As lawyers succeeded priests, so, it is thought, will doctors succeed their brethren in the law. Their power is growing. Every year increases their authority over the people. Let them beware lest, by insisting upon an extension of their sovereignty in such an arbitrary manner, while it is yet in its infancy, they may for ever wreck their prospects of coming rule. Our objection to the Acts, put simply and briefly, amounts to this. They places the honour and reputation of woman in the hands of informers, profligates, and policemen. Her honour is to a woman what life is to a man. Yet by these Acts the accusation of one witness, founded, as it was admitted before the Commissioners, upon the hints of the loosest men, and the most depraved of woman, is sufficient to stamp a woman with disgrace and send her home with character blasted for ever. Nearly all the safeguards with which the law jealously surrounds the liberty, the property, and life of man, are removed in order to facilitate the sacrifice of the reputation, the modesty, and a fair fame of woman. Admitting that the Police do their duty as well as mortal men can, still we refuse – emphatically and persistently refuse – to consent to place the reputation of any woman at their mercy. But we admit that if the supporters of these Acts could prove that they achieved the end for which they were passed, considerable tampering, even with the liberty of the subject, might be excused, although we would never sanction, even in this case, any inroads upon the liberty of the sex that is un-represented in Parliament, and is denied any means of bringing its wishes to bear upon the Government.

Can regulation, as it stands in the Contagious Diseases Acts, with all its loathsome details of police spies and medical inspection, appreciably check the ravages of syphilis? We appeal in this case not so much to the cases of a few isolated garrison towns, where they have been but a short time in operation, but to the cities where the regulation of prostitution has become a department of Government. Paris, in 1867, with a Bureau des Moeurs in full working order, with twenty-seven police officials and twenty examining surgeons, should certainly be able to show us good results. There, under Napoleon, they were hampered by no scruples about liberty of the subject. If anywhere, regulation in Paris should succeed. But what were the results? There were 3,853 regulated women, and an unregulated mass of 30,000 entirely beyond the reach of the department. Disease might be discerned in one, while it flourished unchecked in seven. The whole force of Bonapartist bureaucracy failed to secure the necessary examination of more than one seventh of the public women in its capital. It is the same at Berlin. While 1650 stand upon the register, over 13,000 are suspected. Clandestine prostitution increases enormously the moment regulation is attempted, and despotism itself cannot fasten its iron grip upon the class of suspects. When it tries to do, it crushes the liberty and the modesty of the innocent in its clumsy attempts to seize the guilty for examination. But not only is Governmental regulation a dead letter in relation to the masses of public women, but the most eminent authorities- those of Paris, for instance – insist that it is almost useless, unless it is applied to both sexes alike.

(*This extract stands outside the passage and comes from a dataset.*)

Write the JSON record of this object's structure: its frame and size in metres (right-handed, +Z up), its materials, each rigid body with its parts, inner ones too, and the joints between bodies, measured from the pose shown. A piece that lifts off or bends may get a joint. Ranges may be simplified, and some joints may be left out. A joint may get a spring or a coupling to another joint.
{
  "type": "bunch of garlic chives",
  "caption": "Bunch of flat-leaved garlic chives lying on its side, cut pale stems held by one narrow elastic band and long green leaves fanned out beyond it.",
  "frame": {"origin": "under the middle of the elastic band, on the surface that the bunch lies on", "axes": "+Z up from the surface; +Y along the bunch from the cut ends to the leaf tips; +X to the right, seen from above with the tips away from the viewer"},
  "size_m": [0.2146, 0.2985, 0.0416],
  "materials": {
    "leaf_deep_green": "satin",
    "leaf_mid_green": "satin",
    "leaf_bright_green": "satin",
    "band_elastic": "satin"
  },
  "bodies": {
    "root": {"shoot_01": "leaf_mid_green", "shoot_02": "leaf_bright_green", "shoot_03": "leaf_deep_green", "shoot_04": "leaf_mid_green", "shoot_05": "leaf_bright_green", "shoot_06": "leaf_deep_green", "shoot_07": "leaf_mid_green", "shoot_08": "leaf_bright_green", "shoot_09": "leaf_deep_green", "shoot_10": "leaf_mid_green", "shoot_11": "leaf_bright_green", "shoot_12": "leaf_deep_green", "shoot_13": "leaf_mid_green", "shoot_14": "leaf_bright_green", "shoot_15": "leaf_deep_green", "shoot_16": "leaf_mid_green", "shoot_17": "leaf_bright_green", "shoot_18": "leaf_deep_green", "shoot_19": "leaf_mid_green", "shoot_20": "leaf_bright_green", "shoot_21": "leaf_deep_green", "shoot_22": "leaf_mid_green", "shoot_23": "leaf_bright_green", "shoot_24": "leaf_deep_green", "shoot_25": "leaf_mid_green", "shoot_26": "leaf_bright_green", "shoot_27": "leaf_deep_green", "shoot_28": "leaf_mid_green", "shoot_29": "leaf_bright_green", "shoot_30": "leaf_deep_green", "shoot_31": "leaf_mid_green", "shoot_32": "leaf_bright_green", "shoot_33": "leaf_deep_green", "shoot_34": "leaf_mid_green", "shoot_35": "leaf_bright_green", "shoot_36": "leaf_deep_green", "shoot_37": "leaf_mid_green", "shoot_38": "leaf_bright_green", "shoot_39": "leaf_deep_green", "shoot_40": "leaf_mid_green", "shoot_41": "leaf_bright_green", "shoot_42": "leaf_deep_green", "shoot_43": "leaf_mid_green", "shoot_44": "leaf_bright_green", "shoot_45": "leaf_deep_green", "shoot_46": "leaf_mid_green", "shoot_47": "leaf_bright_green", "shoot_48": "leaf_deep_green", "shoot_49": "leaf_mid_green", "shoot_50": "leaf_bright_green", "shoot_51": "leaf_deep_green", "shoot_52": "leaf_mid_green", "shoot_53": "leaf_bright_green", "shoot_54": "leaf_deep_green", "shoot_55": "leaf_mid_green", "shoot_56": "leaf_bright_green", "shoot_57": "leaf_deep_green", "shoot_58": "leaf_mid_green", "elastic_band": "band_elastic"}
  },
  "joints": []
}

This we know cannot be done. Hence we demand the repeal of the Acts, because they outrage our English notions of liberty and Justice; because they are practically useless, inasmuch as all the men, and a great proportion of the women, elude all regulation whatsoever; and because it is scandalously unfair that laws which they detest and abhor, should be forced upon the weaker sex, while we dare not apply the same measures, no matter how necessary, to the male portion of the community. When we come to consider what should be done, a wide field lies open on before us – too wide even to enter at present. Suffice it to say, that before anything can be attempted, these infamous Acts must be swept of the Statute Book of our land.